Der Barolo aus dem Piemont in Italien, der Brunello aus der Toskana oder mein Favorit, der Amarone aus dem Veneto, erzählen alle vom theatralischen Naturell der italienischen Oper von Verdi bis Puccini. La Traviata wurde am La Fenice in Venedig uraufgeführt. Was könnte also besser geeignet sein, das Libiamo zu zelebrieren als mit einem Amarone Riserva von Giuseppe Quintarelli. Den kennzeichnet ein hoher Zuckergehalt und ein dramatisches Aroma. Aber auch ein Amarone von Masi wird diese Arie zu einem Erlebnis machen. Zucker ist der Hauptverantwortliche für den hohen Alkoholgehalt dieser Weine. Aber Vorsicht: Er macht sich nicht nur an den Geschmacksknospen, sondern auch auf den Hüften bemerkbar!
Bevorzugt man einen leichteren, jedoch noch tanninhaltigeren Wein, kann man mit Weinen aus Kampanien im sonnigen Süden Italiens das filigrane Wesen Rossinis heraufbeschwören. Nippen Sie an einem Taurasi Riserva von Mastroberardino oder am preiswerteren, jedoch ebenso feurigen Feudi di San Gregorio, und der vulkanische Funke der Aglianico-Rebe wird Ihre Zunge in Bewegung versetzen – genauso wie es Figaros „Largo al factotum“ aus dem Barbier von Sevilla vermag.
Amerikanische Weine sind, wie amerikanische Musik, Paradebeispiele für Wohlfühl-Kultur.
Kalifornische Weine aus dem Napa oder Sonoma Valley lassen sich am besten als ausgewogen, virtuos, fruchtig, optimistisch und energiegeladen beschreiben. Amerikanische Weine sind, wie amerikanische Musik, Paradebeispiele für Wohlfühl-Kultur. Hört man Copland oder Bernstein, können die amerikanischen Weine mit ihrer Verwegenheit, ihrem Freiheitsdrang und ihrer Bereitschaft, an die Grenzen zu gehen, mit ihnen gleichziehen. Robert Mondavis Weine lassen sich durchaus mit den großen französischen Weinen vergleichen. Ihr größter Verdienst jedoch war, dass Amerika durch sie einen Platz im Weinatlas der Welt gefunden hat. Dasselbe ist den amerikanischen Komponisten des 20. Jahrhunderts gelungen. Physiologisch bringen sie das Gefühl von Freude und Optimismus. Vor allem, wenn sie den Körper dazu verleiten, mehr und mehr aufzunehmen. Die Frucht, Struktur, Nase und Qualität dieser Weine ist mit denen ihrer europäischen Kollegen durchaus vergleichbar, wobei sie zwar auch traditionell, aber dennoch innoviationsfreudiger sind.

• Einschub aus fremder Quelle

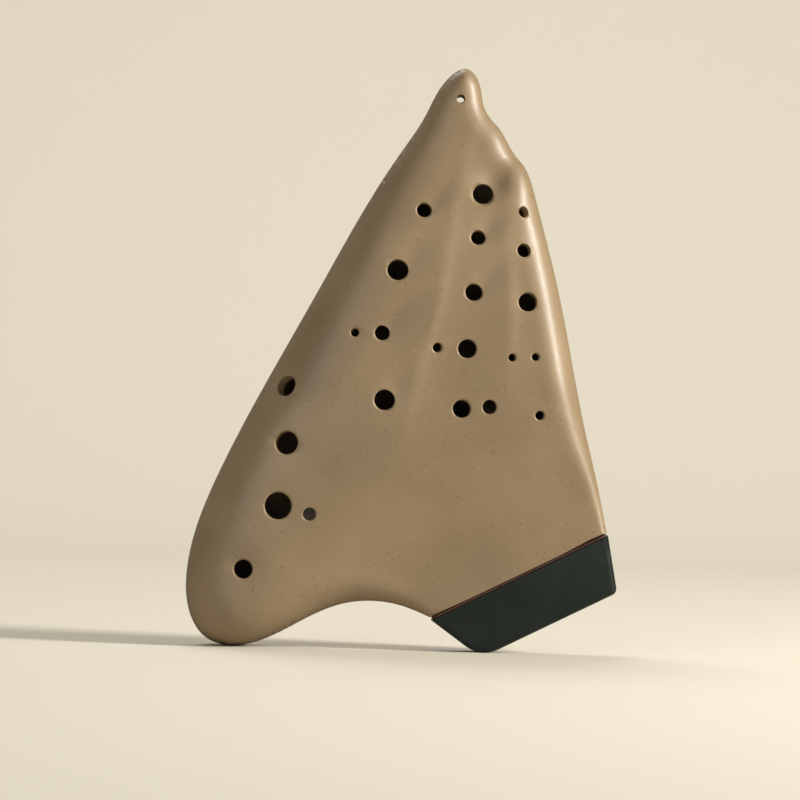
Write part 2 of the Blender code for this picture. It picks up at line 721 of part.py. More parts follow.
def build_cement(ducts, cement):
    """The film of cement between the clay and the mouthpiece, a little smaller than both."""
    short = 0.5
    near, far = -SEAM_GAP, -(SEAM_GAP + CEMENT)
    left, right = short, JOINT_LENGTH - short
    loop = np.array([at_joint(left, near), at_joint(left, far), at_joint(right, far), at_joint(right, near)])
    shape = pillow("joint_cement", loop, np.empty((0, 2)), level(FRONT_JOINT - short), level(BACK_JOINT - short))
    mesh = bmesh.new()
    mesh.from_mesh(shape.data)
    bpy.data.objects.remove(shape)
    bmesh.ops.dissolve_limit(mesh, angle_limit=math.radians(0.5), verts=mesh.verts, edges=mesh.edges)
    corners = [side for side in mesh.edges if side.calc_length() < 1.01 * CEMENT * MM]
    bmesh.ops.bevel(mesh, geom=corners, offset=MOUTH_EDGE * MM, segments=3, profile=0.5, affect="EDGES")
    shape = to_object("joint_cement", mesh, cement)
    for duct in ducts:
        combine(shape, duct)
    return shape


# Materials and the whole instrument

def make_material(name, colour, roughness):
    material = bpy.data.materials.new(name)
    material.use_nodes = True
    shader = material.node_tree.nodes["Principled BSDF"]
    shader.inputs["Base Color"].default_value = (*colour, 1.0)
    shader.inputs["Roughness"].default_value = roughness
    shader.inputs["Metallic"].default_value = 0.0
    return material


def stand_up(shapes):
    """Hangs every piece on one empty, placed so that the instrument stands centred on z = 0."""
    corners = np.array([tuple(vert.co) for shape in shapes for vert in shape.data.vertices])
    low, high = corners.min(axis=0), corners.max(axis=0)
    middle = (low + high) / 2
    stand = bpy.data.objects.new("ocarina", None)
    bpy.context.scene.collection.objects.link(stand)
    stand.location = (-middle[0], -middle[1], -low[2])
    for shape in bpy.data.objects:
        if shape is not stand:
            shape.parent = stand


def build():
    for old in list(bpy.data.objects):
        bpy.data.objects.remove(old)
    clay = make_material("fired_clay", CLAY_COLOUR, 0.5)
    inner_clay = make_material("inner_clay", DARK_CLAY_COLOUR, 0.8)
    black = make_material("black_glaze", BLACK_COLOUR, 0.15)
    cement = make_material("cement", CEMENT_COLOUR, 0.7)

    inside_shape = hollow("inside", WALL, -HOLLOW_PAST)
    room = hollow("room", WALL + INSIDE_GAP, INSIDE_GAP)
    ducts = [air_way_cutter(name) for name in AIR_WAYS]
    windows = [window_cutter(name) for name in AIR_WAYS]

    front = build_front_shell(inside_shape, clay)
    back = build_back_shell(inside_shape, ducts, windows, clay)
    build_partition("partition_low_mid", WALL_LOW_MID, WALL_LOW_MID_END, room, inner_clay)
    build_partition("partition_mid_high", WALL_MID_HIGH, WALL_MID_HIGH_END, room, inner_clay)

    clearance = PARTITION + 2 * SEAM_GAP
    walls = [helper(strip(f"beside_{name}", wall_line(line, share), clearance, FRONT_CROWN + BACK_CROWN))
             for name, line, share in (("low_mid", WALL_LOW_MID, WALL_LOW_MID_END),
                                       ("mid_high", WALL_MID_HIGH, WALL_MID_HIGH_END))]
    build_windway("low", -0.1, WALL_LOW_MID_END, room, walls[:1], inner_clay)
    build_windway("mid", WALL_LOW_MID_END, WALL_MID_HIGH_END, room, walls, inner_clay)
    build_windway("high", WALL_MID_HIGH_END, 1.2, room, walls[1:], inner_clay)
    build_cement(ducts, cement)
    mouthpiece = build_mouthpiece(ducts, black)
    stand_up([front, back, mouthpiece])


build()
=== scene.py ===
"""Triple ocarina in fired clay with a black glazed mouthpiece, standing on a pale studio floor.

The instrument's sizes are in millimetres in its own plan: x to the right, z up, depth counted from the
parting plane between the two clay halves. The finger holes face -y. The studio's sizes are in metres.
"""

import math

import bmesh
import bpy
import numpy as np
from mathutils import Matrix, Vector
from mathutils.geometry import delaunay_2d_cdt


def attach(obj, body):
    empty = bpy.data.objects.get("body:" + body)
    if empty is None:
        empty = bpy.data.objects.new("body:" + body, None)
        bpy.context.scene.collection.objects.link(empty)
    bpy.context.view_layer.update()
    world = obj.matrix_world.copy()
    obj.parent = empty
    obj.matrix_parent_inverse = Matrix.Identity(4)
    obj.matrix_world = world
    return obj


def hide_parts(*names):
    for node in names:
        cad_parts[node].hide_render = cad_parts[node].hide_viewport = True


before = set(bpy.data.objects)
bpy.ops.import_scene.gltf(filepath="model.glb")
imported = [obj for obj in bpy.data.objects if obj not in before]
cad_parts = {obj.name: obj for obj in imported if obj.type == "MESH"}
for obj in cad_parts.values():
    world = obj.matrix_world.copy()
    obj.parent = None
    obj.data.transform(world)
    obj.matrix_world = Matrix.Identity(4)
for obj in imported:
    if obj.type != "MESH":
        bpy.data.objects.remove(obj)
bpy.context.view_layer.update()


# Front half of the clay body.
# Clay pressed into a plaster mould to an even wall, then burnished, with the finger holes bored while it is
# leather-hard. The three chambers step down to the right, and each step leaves a crest that the palm feels.

MM = 0.001
STAND = (-0.119, 2.0, 0.052)       # from the plan to the frame, where the instrument stands centred
WALL = 4.5
SEAM = 0.05                        # half the gap left between the two halves
LIP = 0.8                          # least depth of a surface beside the parting plane
FRONT_CROWN = 20.0                 # depths in the middle, at the tip and at the joint
FRONT_TIP = 8.5
FRONT_JOINT = 9.0
FRONT_JOINT_FLAT = 2.0             # how far from the joint the front keeps its depth
JOINT_TAPER = 62.0                 # lengths over which the depth grows from the joint and from the tip
TIP_TAPER = 105.0
TIP_SOLID = 12.0                   # solid clay below the cord hole
EDGE_POWER = 2.3                   # fullness of the rounded edge
LEAST_RADIUS = 1.0                 # what an inset leaves of the edge's radius at least
OUTLINE_STEP = 0.5                 # between the samples along the outline

# x, z, radius of the rounded edge, height of its upright band
OUTLINE = [
    (75.5, 45.4, 3.0, 6.0), (71.7, 63.0, 5.0, 4.5), (66.7, 82.9, 9.0, 2.0), (61.8, 105.2, 11.0, 1.2),
    (55.4, 134.6, 11.0, 1.0), (51.0, 151.2, 10.5, 1.0), (47.3, 164.2, 10.0, 1.0), (45.0, 172.2, 9.5, 1.0),
    (41.2, 180.6, 9.0, 1.0), (38.2, 184.0, 9.0, 1.0), (35.5, 188.1, 9.0, 1.0), (32.1, 193.7, 9.0, 1.0),
    (28.2, 198.0, 9.0, 1.0), (26.2, 201.6, 9.0, 1.0), (25.2, 206.0, 9.0, 1.0), (23.9, 211.0, 9.0, 1.0),
    (19.3, 215.6, 9.0, 1.0), (13.8, 213.0, 9.5, 1.0), (4.6, 197.9, 13.0, 1.0), (-4.5, 183.4, 17.0, 1.0),
    (-33.9, 131.1, 26.0, 1.0), (-52.7, 95.8, 28.0, 1.0), (-69.1, 62.1, 28.0, 1.0), (-75.8, 44.6, 27.0, 1.0),
    (-79.3, 27.0, 25.0, 1.0), (-77.9, 12.0, 22.0, 1.0), (-72.0, 3.0, 20.0, 1.0), (-63.4, 0.0, 18.0, 1.0),
    (-52.5, 1.7, 17.0, 1.0), (-36.1, 10.0, 15.0, 1.5), (-21.0, 16.6, 12.0, 2.5), (-10.5, 17.9, 9.0, 3.5),
    (0.0, 16.6, 6.0, 4.5), (11.1, 12.5, 3.0, 6.0),
]
CRESTS = [
    [(25.5, 200.5), (21.3, 189.2), (18.0, 174.3), (15.4, 158.7), (12.9, 140.9),
     (10.1, 123.4), (6.3, 111.1), (3.0, 98.1), (0.1, 81.3), (-2.1, 64.0)],
    [(37.6, 184.5), (36.2, 171.1), (35.9, 156.3), (37.1, 137.8),
     (38.0, 119.3), (38.0, 104.5), (37.6, 86.0)],
]
CREST_DROP = 2.0                   # height of a full step at the crown
CREST_REACH = 5.0                  # how gently the clay falls away beside the crest
CREST_FADE = 45.0                  # length over which a step dies out at its lower end
CREST_STEP = 1.0                   # between the samples along a crest

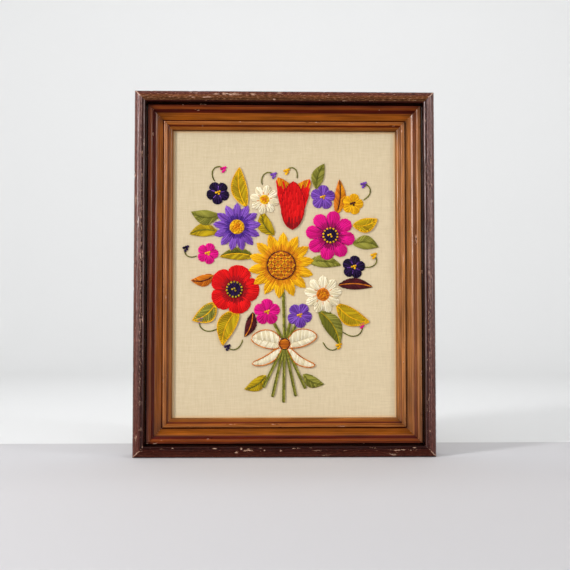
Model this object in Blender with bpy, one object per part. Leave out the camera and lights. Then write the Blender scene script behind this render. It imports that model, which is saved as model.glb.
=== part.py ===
"""Crewel embroidery panel in a mitred wooden picture frame, standing upright and facing -Y.

Tables are in millimetres. Heights in the frame's section are measured forward from its flat back.
"""

import math

import bmesh
import bpy
from mathutils import Vector

MM = 0.001

# Frame and panel
SIGHT_WIDTH = 266.7
SIGHT_HEIGHT = 342.9
MOULDING_WIDTH = 44.45
RABBET_WIDTH = 6.35
RABBET_HEIGHT = 13.5
GAP = 0.3
LINEN_THICKNESS = 1.2
LINEN_MARGIN = 25.0
BOARD_THICKNESS = 3.0

# Worked areas
YARN_HEIGHT = 1.6
HEART_HEIGHT = 1.3
YARN_ROUNDING = 0.5
YARN_CLEARANCE = 0.4

# Face of the moulding from its outer edge to the sight edge: across, height, rise of the arc that
# leads to the point (0 for a straight stretch, negative for a hollow)
MOULDING_FACE = (
    (0.0, 30.35, 0.0),
    (9.0, 37.7, 2.75),
    (10.3, 36.3, 0.25),
    (13.3, 34.1, 0.5),
    (15.4, 27.2, 0.0),
    (15.9, 27.8, 0.0),
    (18.7, 27.7, 0.0),
    (20.9, 26.2, 0.25),
    (24.0, 22.3, 0.0),
    (27.4, 20.4, -0.15),
    (32.2, 20.0, -0.2),
    (32.9, 19.4, 0.0),
    (33.9, 21.9, 0.0),
    (35.7, 22.5, 0.3),
    (36.1, 22.1, 0.0),
    (38.2, 21.4, 0.5),
    (39.9, 19.0, -0.3),
    (43.9, 15.8, 1.2),
    (44.45, 15.0, 0.0),
)
ARC_STEPS = 4

# Flower heads: name, yarn, x, z, radius, notch as a share of it, petals, turn in degrees, pointedness
FLOWERS = (
    ("sunflower", "gold", -4, 10, 40, 0.66, 14, 4, 0.60),
    ("cosmos", "magenta", 55, 46, 30, 0.66, 8, 10, 0.05),
    ("aster", "violet", -57, 56, 29, 0.64, 13, 0, 0.50),
    ("poppy", "scarlet", -60, -19, 30, 0.74, 5, 18, 0.0),
    ("daisy_low", "cream", 46, -25, 23, 0.60, 9, 0, 0.20),
    ("daisy_high", "cream", -24, 89, 18, 0.60, 8, 12, 0.20),
    ("blossom_rose", "magenta", -21, -46, 16, 0.66, 5, 0, 0.0),
    ("blossom_lilac", "violet", 18, -50, 15, 0.66, 5, 30, 0.0),
    ("blossom_plum", "plum", 83, 8, 14, 0.66, 5, 10, 0.0),
    ("blossom_side", "magenta", -92, 24, 13, 0.66, 5, 20, 0.0),
    ("blossom_top", "violet", 46, 92, 15, 0.66, 5, 5, 0.0),
    ("blossom_gold", "gold", 82, 84, 13, 0.66, 5, 15, 0.0),
    ("blossom_dark", "plum", -80, 97, 14, 0.66, 5, 40, 0.0),
)

# Flower hearts, each on a flower head: head, yarn, radius
HEARTS = (
    ("sunflower", "orange", 17),
    ("cosmos", "plum", 9.5),
    ("aster", "gold", 9),
    ("poppy", "plum", 10),
    ("daisy_low", "orange", 8),
    ("daisy_high", "gold", 6),
)

# Leaf-shaped areas, the front ones first: name, yarn, foot x and z, tip x and z, width, bend, fullness
LEAVES = (
    ("bow_left", "cream", -3, -85, -40, -77, 22, -3, 0.55),
    ("bow_right", "cream", 3, -85, 39, -74, 21, 3, 0.55),
    ("tail_left", "cream", -3, -87, -39, -108, 10, 5, 0.40),
    ("tail_right", "cream", 3, -87, 37, -110, 10, -6, 0.40),
    ("tulip_front", "scarlet", 9, 53, 11, 111, 28, 0, 0.58),
    ("tulip_left", "scarlet", 7, 54, -8, 116, 25, -7, 0.58),
    ("tulip_right", "scarlet", 11, 54, 30, 114, 25, 7, 0.58),
    ("leaf_top", "sage", 38, 102, 48, 133, 15, 3, 0.9),
    ("leaf_orange", "orange", 62, 70, 66, 114, 14, -3, 0.9),
    ("leaf_upper_right", "olive", 82, 58, 112, 66, 17, -4, 0.9),
    ("leaf_right", "sage", 82, 36, 113, 32, 17, 4, 0.9),
    ("leaf_mid_right", "maroon", 64, -14, 106, -16, 14, 3, 0.9),
    ("leaf_low_right", "olive", 62, -36, 102, -58, 21, -6, 0.9),
    ("leaf_down_right", "sage", 40, -44, 66, -86, 21, 6, 0.9),
    ("leaf_inner_right", "sage", 28, 14, 68, 10, 15, 3, 0.9),
    ("leaf_inner_high", "olive", -12, 46, -26, 76, 17, 6, 0.9),
    ("leaf_crown", "olive", -46, 80, -54, 128, 19, 5, 0.9),
    ("leaf_upper_left", "sage", -78, 70, -112, 74, 18, 5, 0.9),
    ("leaf_left", "olive", -80, 50, -114, 47, 16, -4, 0.9),
    ("leaf_inner_left", "olive", -36, 20, -78, 20, 15, -4, 0.9),
    ("leaf_mid_left", "orange", -84, -2, -112, -8, 14, 4, 0.9),
    ("leaf_low_left", "sage", -82, -34, -110, -56, 20, 5, 0.9),
    ("leaf_down_left", "olive", -54, -42, -74, -86, 22, -6, 0.9),
    ("leaf_maroon", "maroon", -38, -46, -48, -76, 13, 3, 0.9),
    ("leaf_stem_left", "olive", -22, -121, -48, -138, 15, 4, 0.9),
    ("leaf_stem_right", "sage", 22, -120, 47, -132, 14, -4, 0.9),
)

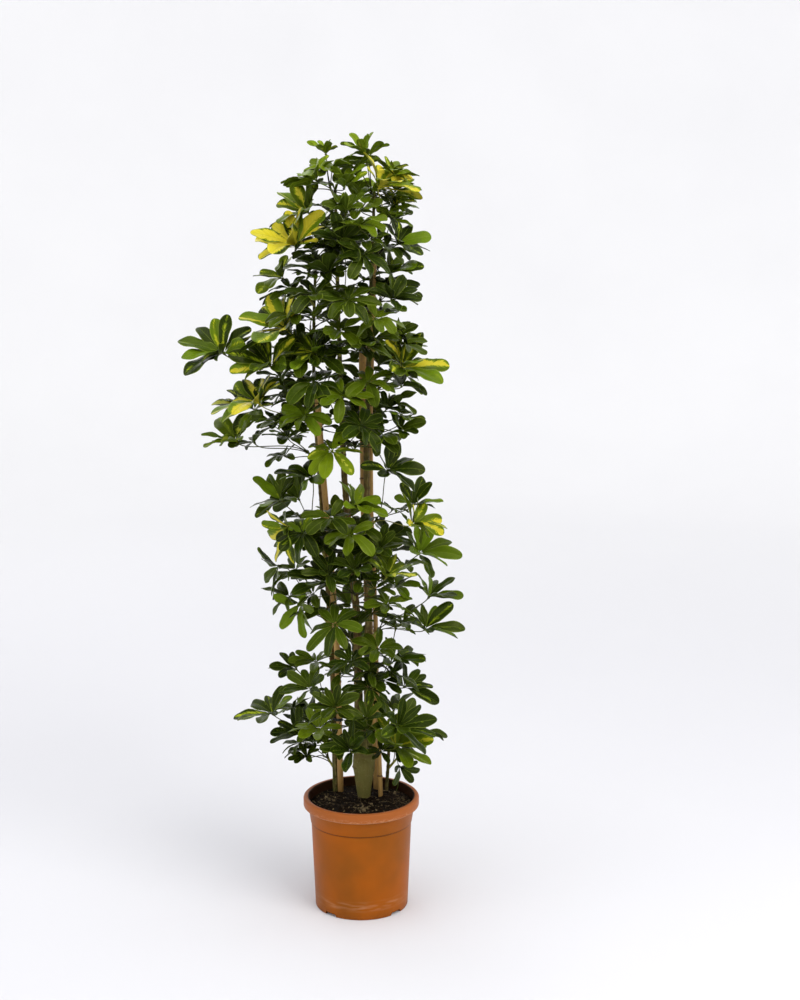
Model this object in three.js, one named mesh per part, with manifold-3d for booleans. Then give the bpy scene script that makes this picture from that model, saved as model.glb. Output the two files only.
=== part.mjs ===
// Potted umbrella plant, 1.78 m tall: variegated leaves on three rooted stems, tied to bamboo canes
// in a nursery pot. Millimetres, +Z up, -Y to the front, origin at the centre of the pot's foot.
import * as THREE from "three";
import { mergeVertices } from "three/addons/utils/BufferGeometryUtils.js";
import Module from "manifold-3d";

const wasm = await Module();
wasm.setup();

// Clearance between pieces that touch
const GAP = 0.3;

// Pot: radii and heights of its moulded wall
const POT_HEIGHT = 267;
const POT_WALL = 3;
const POT_FLOOR = 3.5;
const POT_FOOT = { radius: 108.5, z: 0 };
const POT_BODY = { radius: 117, z: 205 };
const POT_SHOULDER = { radius: 124, z: 240 };
const POT_STEP = 1.5;
const RIM_RADIUS = 135;
const RIM_DEPTH = 24;
const RIM_ROUND = 6;
const RIM_WIDTH = 12;
const POT_SIDES = 32;
const NOTCH = { width: 33, height: 8, depth: 22, count: 4, turn: 4 };

// Soil: the compost's level at the wall and how high it is heaped
const SOIL_LEVEL = 247;
const SOIL_HEAP = 5;
const SOIL_RINGS = [0.5];

// Bamboo canes: centre lines from foot to top, a radius, the height of the first joint that shows
// above the soil and the spacing of the joints
const CANES = {
  cane_left: {
    radius: 7,
    joints: { from: 352, every: 172 },
    path: [[-48, 64, 14], [-50, 64, 250], [-56, 60, 594], [-68, 60, 790], [-88, 60, 1047],
      [-97, 60, 1195]],
  },
  cane_right: {
    radius: 5.5,
    joints: { from: 300, every: 205 },
    path: [[47, 32, 14], [45, 32, 250], [36, 40, 513], [34, 45, 668], [24, 50, 934],
      [23, 55, 1160], [33, 48, 1500]],
  },
  cane_back: {
    radius: 9,
    joints: { from: 434, every: 190 },
    path: [[38, 86, 14], [36, 85, 296], [23, 80, 486], [18, 80, 659], [8, 78, 940],
      [6, 70, 1291], [6, 69, 1330]],
  },
};

const JOINT_REACH = 5;
const JOINT_SWELL = 1.3;

// Stems: centre lines upward from the root, with the radius at the foot and at the tip
const STEMS = {
  left: {
    radii: [7.5, 3],
    path: [[-60, 76, 110], [-62, 75, 250], [-69, 74, 593], [-84, 73, 850], [-98, 72, 1060],
      [-106, 68, 1200], [-103, 60, 1389], [-98, 55, 1500]],
  },
  middle: {
    radii: [11, 3],
    path: [[2, 27, 300], [-6, 40, 450], [-9, 55, 672], [-24, 64, 850], [-38, 70, 1010], [-44, 70, 1180],
      [-49, 62, 1400], [-53, 50, 1655]],
  },
  right: {
    radii: [11, 3],
    path: [[11, 27, 300], [16, 30, 450], [18, 33, 690], [15, 31, 900], [14, 30, 1075], [22, 28, 1350],
      [34, 28, 1650]],
  },
  low: {
    radii: [5, 3],
    path: [[56, 76, 150], [58, 78, 250], [64, 84, 330], [62, 90, 400]],
  },
};
const STOCK = {
  radii: [7, 27],
  path: [[6, 26, 200], [6, 26, 250], [6, 27, 335]],
};
const STEM_SIDES = 6;
const STEM_SIDE = new THREE.Vector3(1, 0.2, 0);

// Ties: the cane and the stem that each one holds together, and its height
const TIES = {
  tie_left_low: ["cane_left", "left", 430],
  tie_left: ["cane_left", "left", 862],
  tie_left_high: ["cane_left", "left", 1120],
  tie_right: ["cane_right", "right", 596],
  tie_right_high: ["cane_right", "right", 1205],
};
const TIE_HEIGHT = 7;
const TIE_THICKNESS = 1.4;
const TIE_SLACK = 0.7;
const TIE_SEGMENTS = 2;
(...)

Legen Sie Bernsteins Prelude, Fugue and Riffs ein und versetzen Sie Ihre Sinne in Schwingung mit einem nicht allzu teuren, jedoch herrlich energiegeladenen Jack London Kenwood Red Zinfandel. Wenn Sie die Freiheit der amerikanischen Landschaft in ihrer ganzen Schönheit nachempfinden möchten, versuchen Sie zum Schluss den Cabernet Sauvignon Reserve von Robert Mondavi (schon die normalen Cabernets von Robert Mondavi sind inspirierend), während Sie den rustikalen, aber volltönenden Rhythmen von Coplands offenen Harmonien in seinem Appalachian Spring lauschen.
Musik und Wein – das sind gleichberechtigte Partner, die sich gegenüberstehen, um gemeinsam ein Fest der Freude zu feiern. Mögen die unterschiedlichen Kulturen an Grenzen gebunden sein; die Freude an Musik und Wein kennt keine Grenzen.